À travers des exilés portant les ossements de leurs mères et des êtres refoulés qui reviennent en rêve, sa fiction démonte le mythe de la pureté culturelle. Cet entretien explore comment la littérature peut forger un sentiment d'appartenance au-delà du nationalisme, dans un monde où le mouvement est à la fois synonyme de liberté et de fracture.
Dans une Europe de plus en plus dominée par des discours nationalistes de droite – obsédés par les « invasions migratoires », les rapatriements et la représentation des êtres humains comme des problèmes économiques –, nous semblons avoir cessé de nous poser des questions plus complexes.
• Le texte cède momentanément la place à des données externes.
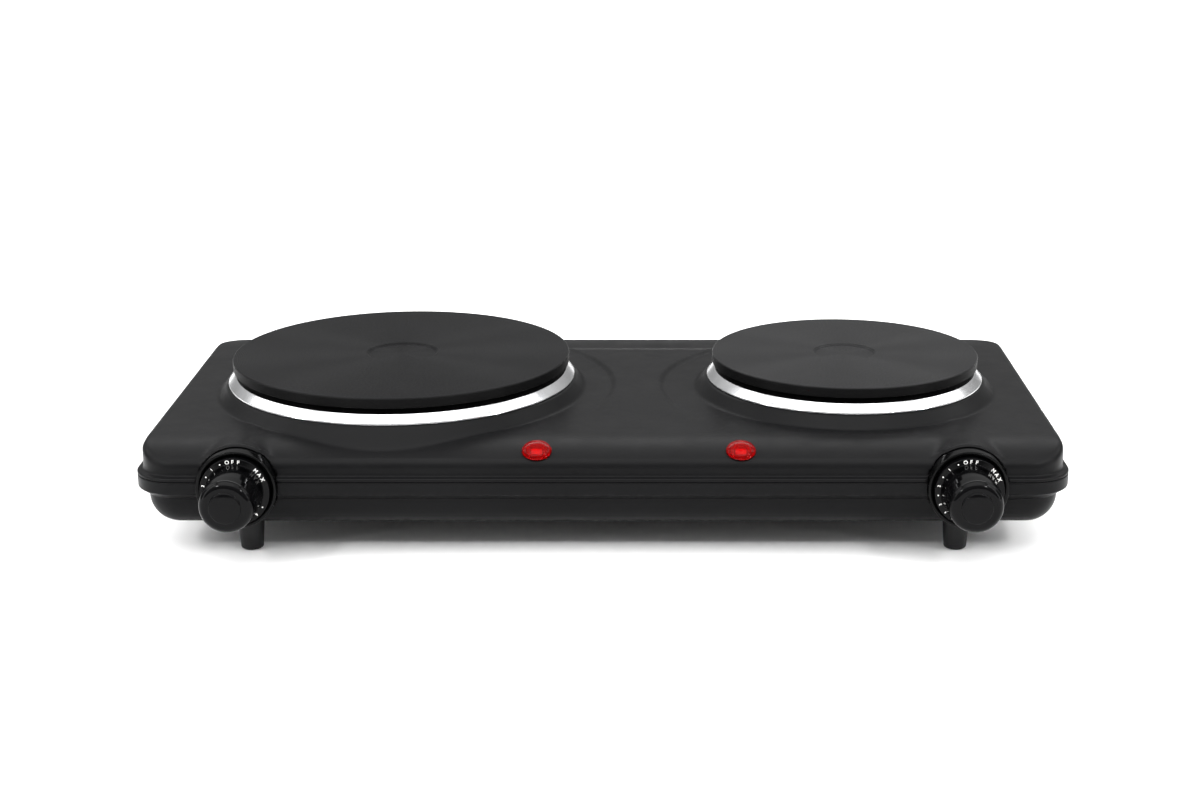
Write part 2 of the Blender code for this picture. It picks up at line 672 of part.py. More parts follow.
def foot(name, x, y):
    top = PAN_LOW_Z - GAP
    bore = SCREW_RADIUS + GAP
    pad_seat = PAD_RADIUS + GAP
    foot_profile = [
        (bore, top), (FOOT_RADIUS, top), (FOOT_LOW_RADIUS + 0.0004, 0.0012),
        (FOOT_LOW_RADIUS - 0.0004, 0.0005), (pad_seat, 0.0005), (pad_seat, 0.0033), (bore, 0.0033)]
    pad_profile = [(0.0, 0.0030), (PAD_RADIUS, 0.0030), (PAD_RADIUS, 0.0), (0.0, 0.0)]
    screw_profile = [
        (0.0, FLOOR_Z + GAP + 0.0022), (HEAD_RADIUS * 0.7, FLOOR_Z + GAP + 0.0022),
        (HEAD_RADIUS, FLOOR_Z + GAP + 0.0008), (HEAD_RADIUS, FLOOR_Z + GAP),
        (SCREW_RADIUS, FLOOR_Z + GAP), (SCREW_RADIUS, 0.0073), (0.0, 0.0073)]
    pieces = (
        (turned(name + "_foot", foot_profile, steps=12), SATIN_BLACK),
        (turned(name + "_foot_pad", pad_profile, steps=12), RUBBER),
        (turned(name + "_foot_screw", screw_profile, steps=8), STEEL))
    for obj, finish in pieces:
        obj.location = (x, y, 0.0)
        part(obj, finish)


def cover_post(side, x, y):
    top = DECK_Z - SHEET - GAP
    low = FLOOR_Z + GAP
    bore = SCREW_RADIUS + GAP
    head_top = PAN_LOW_Z - GAP
    post_profile = [(0.0, top), (0.004, top), (0.004, low), (bore, low), (bore, 0.0345), (0.0, 0.0345)]
    screw_profile = [
        (0.0, 0.0335), (SCREW_RADIUS, 0.0335), (SCREW_RADIUS, head_top), (HEAD_RADIUS, head_top),
        (HEAD_RADIUS, head_top - 0.0010), (HEAD_RADIUS * 0.6, head_top - 0.0022), (0.0, head_top - 0.0022)]
    pieces = (
        (turned(side + "_cover_post", post_profile, steps=12), STEEL),
        (turned(side + "_cover_screw", screw_profile, steps=8), STEEL))
    for obj, finish in pieces:
        obj.location = (x, y, 0.0)
        part(obj, finish)


# ---------------------------------------------------------------- mains side and wiring

def cord_gland():
    back = -GLAND_WALL
    inner = back + SHEET + GAP
    profile = [
        (GLAND_BORE, inner + 0.0030), (GLAND_FLANGE, inner + 0.0030), (GLAND_FLANGE, inner),
        (GLAND_NECK, inner), (GLAND_NECK, back - GAP), (GLAND_FLANGE, back - GAP),
        (GLAND_FLANGE - 0.0004, back - 0.0028), (GLAND_BORE, back - 0.0028)]
    part(face_front(turned("cord_gland", profile, steps=20), GLAND_X, GLAND_Z), SATIN_BLACK)


def mains_terminal_block():
    low = (GLAND_X - 0.017, 0.0898, FLOOR_Z + GAP)
    block = box("mains_terminal_block", low, (GLAND_X + 0.017, 0.1058, 0.0340))
    slot = box("mains_slot", (GLAND_X - 0.020, 0.0963, 0.0310), (GLAND_X + 0.020, 0.0993, 0.0370))
    cut(block, cutter(slot))
    part(block, CERAMIC)


def earth_screw():
    low = FLOOR_Z + GAP
    profile = [
        (0.0, low + 0.0080), (0.0036, low + 0.0080), (0.0036, low + 0.0056), (SCREW_RADIUS, low + 0.0056),
        (SCREW_RADIUS, low), (0.0, low)]
    screw = turned("earth_screw", profile, steps=12)
    screw.location = (GLAND_X + 0.034, 0.0998, 0.0)
    part(screw, EARTH_BRASS)


def smooth_route(points, steps=3):
    """Points along a smooth curve through the route's own points."""
    route = [Vector(point) for point in points]
    padded = [2 * route[0] - route[1], *route, 2 * route[-1] - route[-2]]
    result = []
    for before, start, end, after in zip(padded, padded[1:], padded[2:], padded[3:]):
        for step in range(steps):
            t = step / steps
            bend = 2 * before - 5 * start + 4 * end - after
            twist = 3 * start - before - 3 * end + after
            result.append((2 * start + (end - before) * t + bend * t ** 2 + twist * t ** 3) / 2)
    result.append(route[-1])
    return result


def wire(name, points):
    curve = bpy.data.curves.new(name, "CURVE")
    curve.dimensions = "3D"
    curve.bevel_depth = WIRE_RADIUS
    curve.bevel_resolution = 1
    curve.use_fill_caps = True
    route = smooth_route(points)
    spline = curve.splines.new("POLY")
    spline.points.add(len(route) - 1)
    for point, place in zip(spline.points, route):
        point.co = (*place, 1.0)
    part(bpy.data.objects.new(name, curve), WIRE_SLEEVE)


def wiring():
    back = -THERMOSTAT_BACK + WIRE_GAP
    block_front = 0.0898 - WIRE_GAP
    for burner, side in zip(BURNERS, (-1, 1)):
        x = side * KNOB_X
        terminals_y = PLATE_Y + TERMINALS_OFFSET
        wire(burner["name"] + "_plate_wire", [
            (burner["x"], terminals_y, TERMINALS_LOW_Z - GAP), (burner["x"], terminals_y, 0.051),
            (burner["x"], terminals_y - 0.003, 0.0445),
            (burner["x"] + side * 0.005, terminals_y - 0.014, 0.042),
            ((burner["x"] + x) / 2, 0.005, 0.042), (x + side * 0.004, back + 0.018, 0.042),
            (x + side * 0.004, back, 0.042)])
    for name, side in (("left", -1), ("right", 1)):
        x = side * KNOB_X
        wire(name + "_supply_wire", [
            (x - side * 0.006, back, 0.034), (x - side * 0.006, back + 0.014, 0.034),
            (side * 0.1000, 0.020, 0.033), (GLAND_X + side * 0.020, 0.070, 0.028),
            (GLAND_X + side * 0.010, block_front, 0.027)])


def build():
    bezel_holes = []
    for side in (-1, 1):
        hole = cylinders("bezel_hole", BEZEL_RADIUS + GAP, BEZEL_HOLE_BACK, KNOB_FACE, sides=24)
        bezel_holes.append(cutter(face_front(hole, side * KNOB_X, KNOB_Z)))
    top_cover(bezel_holes)
    base_pan(bezel_holes)
    for burner in BURNERS:
        for piece in (cast_plate, trim_ring, heating_element, element_cover, clamp_bar, clamp_stud,
                      clamp_nut, heat_shield, terminal_block):
            piece(burner)
    for side, x in (("left", -KNOB_X), ("right", KNOB_X)):
        for piece in (bezel, knob, thermostat_shaft, thermostat_bracket, thermostat):
            piece(side, x)
    for side, x in LAMPS:
        lamp(side, x)
    for name, x, y in foot_spots():
        foot(name, x, y)
    for side, x, y in post_spots():
        cover_post(side, x, y)
    cord_gland()
    mains_terminal_block()
    earth_screw()
    wiring()


build()
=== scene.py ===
"""Looks of the double hot plate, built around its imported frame.

Metres, in the frame's own axes: +Z up, the knobs face -Y, the feet stand on Z = 0.
"""
import json
from math import atan, cos, hypot, pi, radians, sin, tan

import bmesh
import bpy
import numpy as np
from mathutils import Matrix, Vector


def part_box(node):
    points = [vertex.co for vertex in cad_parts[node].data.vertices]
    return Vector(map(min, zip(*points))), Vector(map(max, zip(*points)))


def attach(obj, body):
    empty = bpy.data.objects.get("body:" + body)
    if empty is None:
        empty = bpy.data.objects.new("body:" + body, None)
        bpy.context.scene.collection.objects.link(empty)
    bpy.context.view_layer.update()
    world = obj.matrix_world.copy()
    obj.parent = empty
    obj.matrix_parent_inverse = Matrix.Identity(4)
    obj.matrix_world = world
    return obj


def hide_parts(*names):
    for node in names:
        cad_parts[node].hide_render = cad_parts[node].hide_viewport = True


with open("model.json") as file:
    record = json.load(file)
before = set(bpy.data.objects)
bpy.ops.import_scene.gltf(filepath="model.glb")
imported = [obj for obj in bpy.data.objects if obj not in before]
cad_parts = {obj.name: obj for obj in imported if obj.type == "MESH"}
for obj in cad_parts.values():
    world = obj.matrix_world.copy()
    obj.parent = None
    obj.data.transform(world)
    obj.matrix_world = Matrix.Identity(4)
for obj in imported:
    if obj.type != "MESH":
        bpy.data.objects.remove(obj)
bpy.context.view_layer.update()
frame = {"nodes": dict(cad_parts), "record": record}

# ---------------------------------------------------------------- sizes read from the frame

PAN_LOW, PAN_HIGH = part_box("base_pan")
COVER_LOW, COVER_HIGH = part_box("top_cover")
KNOB_LOW, KNOB_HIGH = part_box("right_knob")
BEZEL_LOW, BEZEL_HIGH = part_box("right_bezel")
GLAND_LOW, GLAND_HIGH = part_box("cord_gland")
HALF_WIDTH = PAN_HIGH.x                       # to the flange
HALF_DEPTH = (PAN_HIGH.y - PAN_LOW.y) / 2
BODY_Y = (PAN_HIGH.y + PAN_LOW.y) / 2
SEAM_Z = COVER_LOW.z
COLLAR_TOP_Z = COVER_HIGH.z
PAN_LOW_Z = PAN_LOW.z
KNOB_X = (KNOB_LOW.x + KNOB_HIGH.x) / 2
KNOB_Z = (KNOB_LOW.z + KNOB_HIGH.z) / 2
KNOB_FACE = -KNOB_LOW.y                       # depths run forward from Y = 0
SKIRT_BACK = -KNOB_HIGH.y
SKIRT_RADIUS = (KNOB_HIGH.x - KNOB_LOW.x) / 2
BEZEL_RADIUS = (BEZEL_HIGH.x - BEZEL_LOW.x) / 2
BEZEL_FRONT = -BEZEL_LOW.y
BEZEL_BACK = -BEZEL_HIGH.y


def box_centre(node):
    low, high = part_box(node)
    return (low + high) / 2


def burner(name, recess, collar, bridge):
    """Sizes of one burner: its plate's box, and its neighbours' reach beyond the plate."""
    low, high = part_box(name + "_plate")
    ring_low, ring_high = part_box(name + "_trim_ring")
    return dict(name=name, x=(low.x + high.x) / 2, y=(low.y + high.y) / 2,
                radius=(high.x - low.x) / 2, low=low.z, top=high.z, recess=recess, collar=collar,
                bridge=bridge, ring_radius=(ring_high.x - ring_low.x) / 2, ring_low=ring_low.z,
                ring_top=ring_high.z)


BURNERS = (
    burner("large", recess=0.0186, collar=0.0090, bridge=0.0245),
    burner("small", recess=0.0163, collar=0.0099, bridge=0.0282),
)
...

Des questions sur le rôle de l'Europe dans les inégalités mondiales, la violence des frontières, le droit à la circulation et la signification de l'identité transculturelle dans un monde transnational en rapide mutation.
Voici la question que j'ai posée à Hassan Blasim [1] , auteur irakien, après la lecture de son recueil de nouvelles : « Comment définir l'identité quand toutes nos certitudes s'effondrent ? Que reste-t-il de nous quand tout nous est enlevé ? » Son œuvre nous force à affronter ces fractures, non pas comme des questions politiques lointaines, mais comme des réalités vécues qui façonnent l'avenir de notre génération. L'entretien a été traduit de l'arabe vers l'anglais pour le bénéfice des lecteurs.
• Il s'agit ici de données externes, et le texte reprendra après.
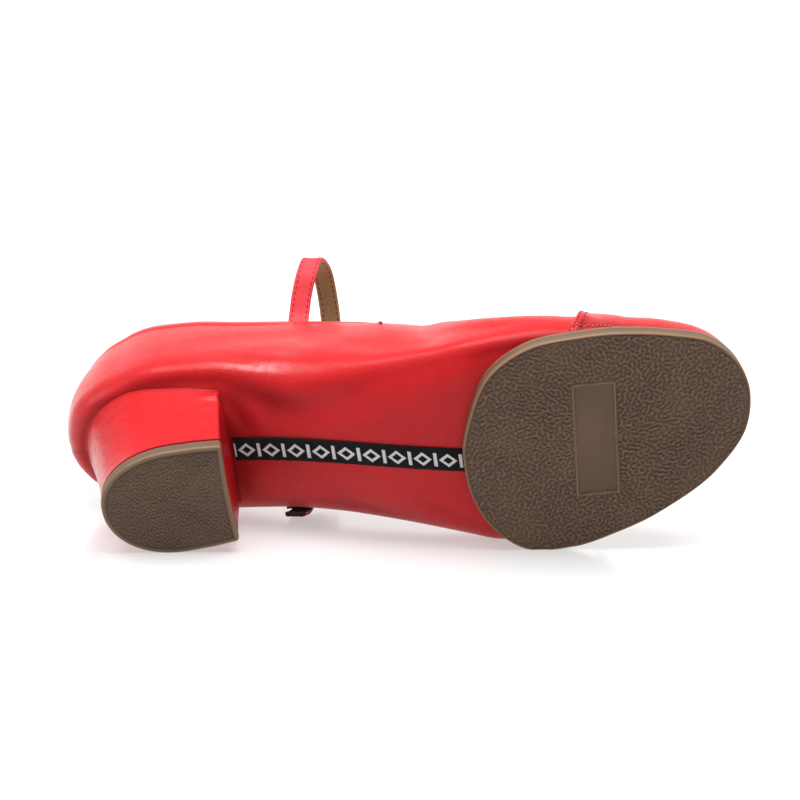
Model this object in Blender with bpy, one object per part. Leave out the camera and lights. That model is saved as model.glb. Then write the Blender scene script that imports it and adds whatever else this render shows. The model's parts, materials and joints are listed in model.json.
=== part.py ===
"""A left dance shoe with a block heel and an instep strap, lying on its outer side on a floor.

Sizes are in millimetres in the shoe's own axes and become metres at the end:
x runs from the heel's back to the toe, s towards the inner (big toe) side and z up from the plane
on which the heel and the ball of the sole would both stand.
"""

import math

import bmesh
import bpy
import numpy as np
from mathutils import Matrix, Vector

MM = 0.001
GAP = 0.3  # between pieces that touch

# Leather and sole thicknesses
WALL = 1.9
CAP_THICK = 1.1
INSOLE_THICK = 2.6
PAD_THICK = 4.0
LIFT_THICK = 5.5
TAPE_THICK = 0.8
PATCH_THICK = 1.1
STRAP_THICK = 1.9

# The heel part of the form fans out round one centre, the toe part round another
HEEL_CENTRE = 35.0
TOE_CENTRE = 192.0
THROAT = 160.0
TOE_SLOPE = -0.33  # of the ridge where the toe part starts

# Sections of the form: half widths of the widest line on the inner and outer side, the height of
# the underside, of the widest line, of the ridge and of the top line, and how square the
# underside is (2 is an ellipse)
FORM_COLUMNS = ("x", "inner", "outer", "under", "widest", "ridge", "topline", "square")
FORM = (
    (-6, 30.2, 29.0, 43.6, 60, 120, 87.0, 3.2),
    (15, 30.8, 29.0, 40.4, 57.5, 120, 87.0, 3.2),
    (35, 31.6, 29.6, 36.4, 54.5, 120, 86.0, 3.1),
    (50, 32.0, 31.2, 32.6, 51, 118, 83.5, 2.8),
    (65, 31.0, 32.2, 28.6, 47, 113, 80.5, 2.4),
    (80, 30.6, 32.6, 23.4, 42, 106, 78.0, 2.2),
    (95, 31.0, 33.8, 17.8, 36.5, 97, 76.0, 2.2),
    (110, 32.0, 36.0, 12.2, 31, 88, 73.0, 2.3),
    (125, 33.4, 38.8, 7.8, 26, 77.5, 67.5, 2.6),
    (140, 36.0, 42.2, 5.0, 21, 67.5, 61.0, 3.1),
    (150, 37.5, 44.8, 4.3, 17.8, 60.6, 57.2, 3.5),
    (160, 38.2, 45.5, 4.3, 16.8, 54, 54, 3.9),
    (175, 38.0, 44.0, 4.3, 16.6, 46, 54, 4.1),
    (190, 36.4, 41.2, 4.3, 16.8, 39.6, 54, 4.2),
    (202, 34.6, 37.6, 4.3, 17.2, 35.6, 54, 4.2),
    (214, 32.6, 33.0, 5.4, 17.6, 33, 54, 4.1),
    (228, 28.6, 26.0, 7.8, 18.6, 30, 54, 4.0),
    (240, 20.0, 14.0, 10.6, 19.8, 26, 54, 4.0),
    (252, 10.0, 10.0, 13.6, 21.5, 22, 54, 4.0),
)
UPPER_SQUARE = 2.15  # how square the form is over its widest line
CAP_SEAM = ((9.5, 185.5), (18, 189.2), (28, 191.4), (38, 192.0))  # z, x of the toe cap's back edge
HEEL_LEAN = 4.2  # how far the back of the form leans in at the top line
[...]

Les Cauchemars de Carlos Fuentes : quand une identité refoulée se défend
Dans Le Fou de la Place de la Liberté de Hassan Blasim, l'histoire Les Cauchemars de Carlos Fuentes suit Salim Abdel Hussein, un Irakien qui nettoie les traumatismes et fuit aux Pays-Bas pour se réinventer sous le nom de « Carlos Fuentes » afin d'échapper aux préjugés anti-arabes. Il s'assimile agressivement – épousant une Néerlandaise, se moquant des immigrants et enterrant son passé – jusqu'à ce que de violents cauchemars brisent sa fragile nouvelle identité. Ils le forcent à affronter son alter ego irakien Selim, et leur bataille onirique culminante se termine par le saut indemne de Selim par la fenêtre, quelques instants avant que Carlos ne plonge vers sa véritable mort. L'insulte ultime ? Les nécrologies le qualifient de « mort irakienne », effaçant ainsi son identité néerlandaise. La bague de Bagdad qu'il porte encore au doigt prouve que le passé qu'il a nié a fini par le racheter.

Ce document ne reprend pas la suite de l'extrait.